The circumstances, as developed upon the trial with respect to this controversy, showed that in February, 1890, a block of 1,985 shares of the stock in question was purchased from *Page 620 
one Hotchkiss by five persons, of whom the plaintiff was one. The purchase would appear to have been made at the instance, or suggestion, of the defendant; who, soon thereafter, through the controlling interest of this holding, was able to elect his own board of directors and to become the president of the company. The 1,985 shares were registered upon the books of the company in the names of the five persons by whom they had been bought, in the several amounts to which their interests in the purchase entitled them. Subsequently, and in December of the same year, the defendant, through a lawyer, approached Mr. Bockes, who held 496 of the 1,985 shares, with the proposition to buy the whole block of stock. Bockes communicated directly with all of the holders of the shares, except the plaintiff, who was at the time in Chicago, and received their consent to a sale at the price which they had paid for them, with interest at the legal rate added to the date of delivery. Mr. Bockes telegraphed to the plaintiff and testified that he received a reply, assenting to the sale of his shares. That telegram appears to have been lost and the only one produced by the plaintiff was sent the day after the shares of the other four persons had been delivered to the defendant. On a certain day in December, Mr. Bockes delivered to the defendant, and received from him the agreed price for, 1,785 shares. He had not received the plaintiff's certificate of stock before the closing of the transaction with the defendant, by reason of its not having been found, and when he did receive it, a few days later, he left it at the office of the defendant's attorney; where it remained for some time, before he returned it to the plaintiff by reason of the defendant's refusal to consider it as included in his purchase of the stock. On behalf of the plaintiff, the evidence went to show that the sale was expressly conditioned upon the 1,985 shares being sold as an entirety and that the defendant agreed to that arrangement. On the part of the defendant, the evidence was that the plaintiff's shares were not included in the transaction; the defendant's testimony, and that of his attorney, contradicting explicitly the testimony given for the *Page 621 
plaintiff and denying that there was any other arrangement entered into than one for the purchase of the 1,785 shares. The issue of fact, as to what the agreement was between Mr. Bockes, acting for himself and the other holders of the Hotchkiss stock, and the defendant, was submitted to the jury, who found in favor of the plaintiff. It was the view of the trial judge, and he so instructed the jury, that if the agreement was to purchase 1,985 shares of stock, the plaintiff's 200 shares being included in that number, and the delivery to the defendant was made with the understanding that the plaintiff's shares were to be delivered as part of the entire purchase of 1,985 shares, the case would be taken out of the operation of the Statute of Frauds. Exceptions were taken to the charge in this respect, as they had also been taken to the refusal of the trial judge to dismiss the complaint for the invalidity, under the Statute of Frauds, of the alleged parol agreement for the sale or purchase of the plaintiff's shares of stock.

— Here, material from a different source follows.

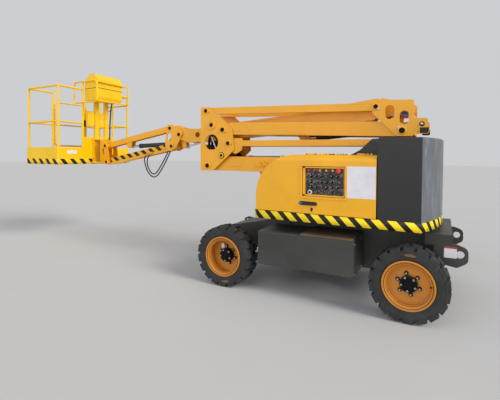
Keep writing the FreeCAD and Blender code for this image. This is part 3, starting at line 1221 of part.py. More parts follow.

The question of law, which is thus presented, is sought to be met and answered by the plaintiff, who is respondent here, upon the ground that it was proved, and found as a fact by the jury, that the contract of sale was the joint contract of the plaintiff and the four other persons, who, with him, had become the owners of the Hotchkiss shares. That being the fact established by the verdict, he argues that the delivery of a part of the shares made the contract valid under the Statute of Frauds. In our opinion, however, the facts of this case were not such as to prevent the operation of the statute; which provides that every contract for the sale of any goods, chattels, or things in action, for the price of $50.00 or more, shall be void, unless a note or memorandum be made in writing and subscribed by the parties to be charged thereby; or unless there be acceptance by the buyer, in whole or in part, or a part payment of the purchase money. (2 R.S. 136, sec. 3.) Whatever the understanding or agreement between the plaintiff and his associates with respect to the Hotchkiss shares, in the purchase of which they had combined, it is undisputed that that stock was divided up between them and, thereafter, held in *Page 622 
severalty; each one becoming the separate and registered holder of the shares allotted to him. When it was proposed by the defendant to purchase these shares there was no agreement, nor any memorandum in writing concerning it, between him and Mr. Bockes, as representing the five owners of the stock. There was none between the stockowners themselves, affecting their ownership. They were, as between themselves, as they were to the world, the separate owners of the shares standing in their names and there was nothing in the transaction conducted by Mr. Bockes for a sale of the stock which legally bound them to it. The mere fact, which must be deemed to have been established by the verdict, that the defendant had agreed with Mr. Bockes to buy all of the 1,985 shares, would not make it any the less as to each stockholder a separate transaction which he might elect to carry out, if he chose. There was not such an agency in Mr. Bockes as would have been effectual to bind his associates and certainly nothing, so far as this plaintiff is concerned, beyond his telegraphic expression of a willingness to sell his stock, if the other owners would sell. The separateness of interest in the transaction is illustrated in this very action, which is commenced by the plaintiff alone to recover as for the sale of his own stock. It is the distinct and several ownership of the shares, which interposes a difficulty in the way of the plaintiff's recovery, that is not to be overcome by the finding of the jury that the actual agreement of the defendant was to buy all of these shares. The cardinal purpose of the Statute of Frauds was to lessen the opportunities for the perpetration of fraud by compelling the parties to put their agreements in writing, when their transactions involve more than a certain pecuniary value; but it recognized that an incontestable fact might equally establish what the agreement between them was and, therefore, provided that acceptance, or a part payment, would be sufficient and would obviate the necessity for the production of some written evidence.
The provisions of the Statute of Frauds may not be availed of to effectuate a fraudulent purpose and, where that is clearly *Page 623 
seen to be the case, it not infrequently has happened that the court has found a way to afford the relief, which an equitable consideration of the facts would warrant. But this is no such case. The question is, purely, one whether this plaintiff shall recover from the defendant, under an alleged agreement on his part to buy 200 shares of stock; which he denies and when the evidence as to its making rests in parol and is irreconcilably conflicting. Under the circumstances, there is no legal reason why the defendant may not insist upon his strict legal rights under the Statute of Frauds.
It is the plaintiff's misfortune that the matter of the sale of his stock rests in parol; as it was, also, his misfortune, upon his version of the facts, that his certificate of stock could not be found in time to be delivered with the certificates of the other stockholders. It is a misfortune for which no legal remedy is available, and the case may be said, not inaptly, to illustrate that precise situation between the parties to a transaction, which the statute was intended to apply to and to provide for.
The judgment appealed from should be reversed and a new trial ordered, with costs to abide the event.